Before long the fuzz tone had become a hallmark of ’60s guitar rock, especially among its more psychedelic exponents, like the Jimi Hendrix Experience and Cream. Loud and arresting, the fuzz tone was well suited to expressions of rock’s more disruptive and rebellious impulses.
Even without his association with the fuzz tone, Mr. Snoddy’s career as a recording engineer, including his work on landmark recordings by Patsy Cline and Johnny Cash, would have secured his place as a shaper of the Nashville Sound of the 1950s and ’60s.
His efforts to start a Nashville chapter of the Recording Academy, for which he served as branch president in 1973 and 1974, likewise secured his place in the music industry at large.
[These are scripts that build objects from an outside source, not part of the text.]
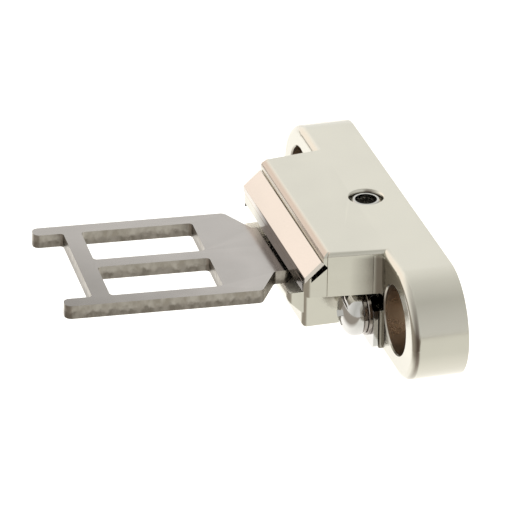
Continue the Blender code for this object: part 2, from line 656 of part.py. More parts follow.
def main():
    clear_scene()
    parts = new_collection("safety_switch_key")
    cutters = new_collection("cutters")

    housing = make_housing(parts, cutters)
    front_plate = make_front_plate(parts)
    key = make_key(parts)
    holder = make_holder(parts, cutters)
    bracket = make_bracket(parts, cutters)
    swivel_pin, swivel_washer, swivel_clip = make_swivel_pieces(parts, cutters)
    ear_y = EAR_OUTER_Y
    tilt_pin = cylinder("tilt_pin", TILT_PIN_RADIUS, (TILT_X, -ear_y, TILT_Z),
                        (TILT_X, ear_y, TILT_Z), parts)
    bevel(tilt_pin, 0.2, segments=1)
    screw_top = BAR_HEIGHT / 2 - TILT_SCREW_RECESS
    tilt_screw = make_socket_screw("tilt_screw", TILT_SCREW_RADIUS, TILT_SCREW_LENGTH, 1.44,
                                   (TILT_SCREW_X, 0, screw_top), (0, 0, -1), parts, cutters)
    locks, clamps, spring_washers, flat_washers, springs = [], [], [], [], []
    for side, word in ((-1, "near"), (1, "far")):
        locks.append(make_socket_screw("lock_screw_" + word, LOCK_SCREW_RADIUS, 4.0, 0.75,
                                       (LOCK_SCREW_X, side * LOCK_SCREW_Y, LOCK_SCREW_BOTTOM_Z), (0, 0, 1),
                                       parts, cutters))
        clamps.append(make_clamp_screw("clamp_screw_" + word, side, parts, cutters))
        spring_washers.append(make_washer("spring_washer_" + word, side, SPRING_WASHER, parts,
                                          cutters, split=True))
        flat_washers.append(make_washer("flat_washer_" + word, side, FLAT_WASHER, parts, cutters))
        springs.append(make_spring("tilt_spring_" + word, side, parts))

    finishes = [
        ("die_cast", (0.72, 0.69, 0.62), 0.32, 1.0, [housing, holder]),
        ("front_sheet", (0.80, 0.74, 0.68), 0.28, 1.0, [front_plate]),
        ("key_steel", (0.55, 0.53, 0.51), 0.25, 1.0, [key]),
        ("bright_steel", (0.70, 0.69, 0.67), 0.2, 1.0,
         [bracket, tilt_pin, swivel_pin, *clamps, *spring_washers, *flat_washers]),
        ("dark_steel", (0.12, 0.12, 0.12), 0.35, 1.0, [tilt_screw, swivel_clip, *locks]),
        ("spring_steel", (0.45, 0.45, 0.45), 0.3, 1.0, [swivel_washer, *springs]),
    ]
    for name, colour, roughness, metallic, objects in finishes:
        for obj in objects:
            obj.data.materials.clear()
            obj.data.materials.append(make_material(name + "_" + obj.name, colour, roughness, metallic))
            if obj.type == "MESH":
                smooth(obj)

    tilt_axis = make_joint_empty("tilt_axis", (TILT_X, 0, TILT_Z), parts)
    swivel_axis = make_joint_empty("swivel_axis", (SWIVEL_X, 0, 0), parts)
    tilt_screw_axis = make_joint_empty("tilt_screw_axis", (TILT_SCREW_X, 0, screw_top), parts)
    attach(tilt_axis, holder, swivel_pin, swivel_clip, swivel_axis)
    attach(swivel_axis, key, swivel_washer)
    attach(tilt_screw_axis, tilt_screw)
    for lock, side, word in zip(locks, (-1, 1), ("near", "far")):
        lock_axis = make_joint_empty("lock_axis_" + word,
                                     (LOCK_SCREW_X, side * LOCK_SCREW_Y, LOCK_SCREW_BOTTOM_Z), parts)
        attach(tilt_axis, lock_axis)
        attach(lock_axis, lock)

    for cutter in cutters.objects:
        cutter.hide_render = True
        cutter.display_type = "WIRE"


main()
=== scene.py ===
"""Looks for the adjustable actuator key of a guard-door safety switch.

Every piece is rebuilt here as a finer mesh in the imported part's own frame (metres, +Z up, the key
points along -X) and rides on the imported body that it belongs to.  Lengths below are millimetres.
"""

import math

import bmesh
import bpy
from mathutils import Matrix, Vector


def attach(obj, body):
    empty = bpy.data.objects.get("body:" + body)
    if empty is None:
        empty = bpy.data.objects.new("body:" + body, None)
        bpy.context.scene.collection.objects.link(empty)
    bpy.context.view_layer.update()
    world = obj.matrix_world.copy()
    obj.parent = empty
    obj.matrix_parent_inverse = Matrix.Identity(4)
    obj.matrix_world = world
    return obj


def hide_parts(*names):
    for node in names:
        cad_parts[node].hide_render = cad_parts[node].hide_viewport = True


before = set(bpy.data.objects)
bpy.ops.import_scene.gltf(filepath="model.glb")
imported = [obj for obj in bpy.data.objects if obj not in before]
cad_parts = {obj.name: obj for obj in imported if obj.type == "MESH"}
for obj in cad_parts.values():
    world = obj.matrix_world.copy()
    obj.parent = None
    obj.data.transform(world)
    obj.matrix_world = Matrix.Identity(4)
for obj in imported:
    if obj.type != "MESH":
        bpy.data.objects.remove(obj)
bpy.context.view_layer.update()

MM = 0.001
ROUND = 64              # sides of a turned surface

# Places that several pieces share, as in the CAD
BAR_FRONT = -8.0        # x of the bar's front face
MOUNT_Y = 22.5          # ear holes, each side of the middle
CLAMP_Y, CLAMP_Z = 13.4, -2.8
TILT_X, TILT_Z = -10.2, -3.6
TILT_SCREW_X = -5.25
SWIVEL_X = -13.5
LOCK_X, LOCK_Y = -14.5, 4.6
SPRING_X, SPRING_Y = -12.5, 7.2
BRACKET_HALF = 17.0
BRACKET_TOP, BRACKET_BOTTOM = -1.3, -7.3
SIDES = ((-1, "near"), (1, "far"))


# ---------------------------------------------------------------- mesh helpers
def link(name, mesh):
    obj = bpy.data.objects.new(name, mesh)
    bpy.context.scene.collection.objects.link(obj)
    return obj


def from_bmesh(name, bm):
    bmesh.ops.recalc_face_normals(bm, faces=bm.faces)
    mesh = bpy.data.meshes.new(name)
    bm.to_mesh(mesh)
    bm.free()
    return link(name, mesh)


def apply_modifiers(obj):
    """Bake the modifiers so far into the mesh, which is then in world coordinates."""
    bpy.context.view_layer.update()
    mesh = bpy.data.meshes.new_from_object(obj.evaluated_get(bpy.context.evaluated_depsgraph_get()))
    mesh.transform(obj.matrix_world)
    obj.modifiers.clear()
    if obj.type == "MESH":
        obj.data = mesh
        obj.matrix_world = Matrix.Identity(4)
        return obj
    solid = link(obj.name, mesh)
    bpy.data.objects.remove(obj, do_unlink=True)
    return solid


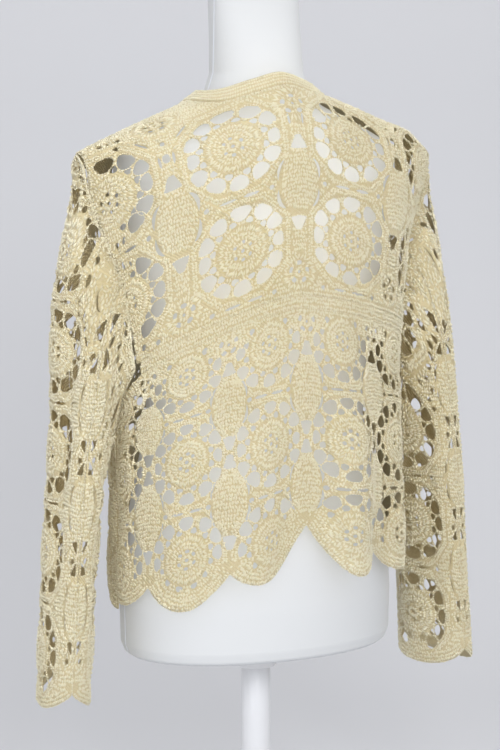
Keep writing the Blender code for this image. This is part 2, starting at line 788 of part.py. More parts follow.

Glenn Thomas Snoddy was born on May 4,1922, in Shelbyville, Tenn., one of two sons of Julius and Gaynelle (Searcy) Snoddy. His mother was a homemaker, and his father, who died when Glenn was 12, worked as a postal carrier and served as the song leader at his local church.
Mr. Snoddy learned to play trombone and piano at an early age but ultimately pursued a career as a recording engineer after being introduced to radio technology while serving in the Army during World War II.
Upon returning home after the war, he worked as an audio engineer at radio stations in Tennessee before taking a job at WSM, where he began engineering broadcasts of the Grand Ole Opry, as well as swing bands and gospel revues, in 1955.
In 1960 Mr. Snoddy became an engineer at the producer Owen Bradley’s famous Quonset Hut studio, where he created the first stereo recording console in Nashville and worked on projects featuring artists like Flatt & Scruggs and Ray Price. He also hired a scuffling young Kris Kristofferson to work as the studio’s custodian.
In 1967 Mr. Snoddy opened Woodland Sound in a refurbished movie theater in the Five Points neighborhood of East Nashville. He quickly established it as one of the city’s premier recording studios. By the time he retired, in 1990, Woodland had become the site of some well-known recordings, including the Nitty Gritty Dirt Band’s “ Will the Circle Be Unbroken,” a 1972 release with multigenerational guest stars, and projects by Tammy Wynette, Neil Young and the blues singer Slim Harpo.
The progressive rock band Kansas recorded its 1978 hit “ Dust in the Wind ” at Woodland Sound as well.
In addition to his daughter Diane, Mr. Snoddy is survived by another daughter, Glenda Keller; a son, James; four grandsons; and a great-granddaughter. His wife of 69 years, Sara Francis (Fite) Snoddy, died last year.
In 2016, more than a half-century after the fact, Mr. Snoddy reflected with droll amusement on the incident that inspired the creation of the fuzz box.
“We thought there was something wrong,” he said in an interview with The Daily News Journal, of Murfreesboro, Tenn.
“And something was wrong,” he went on. “The transformer in the amplifier blew up!”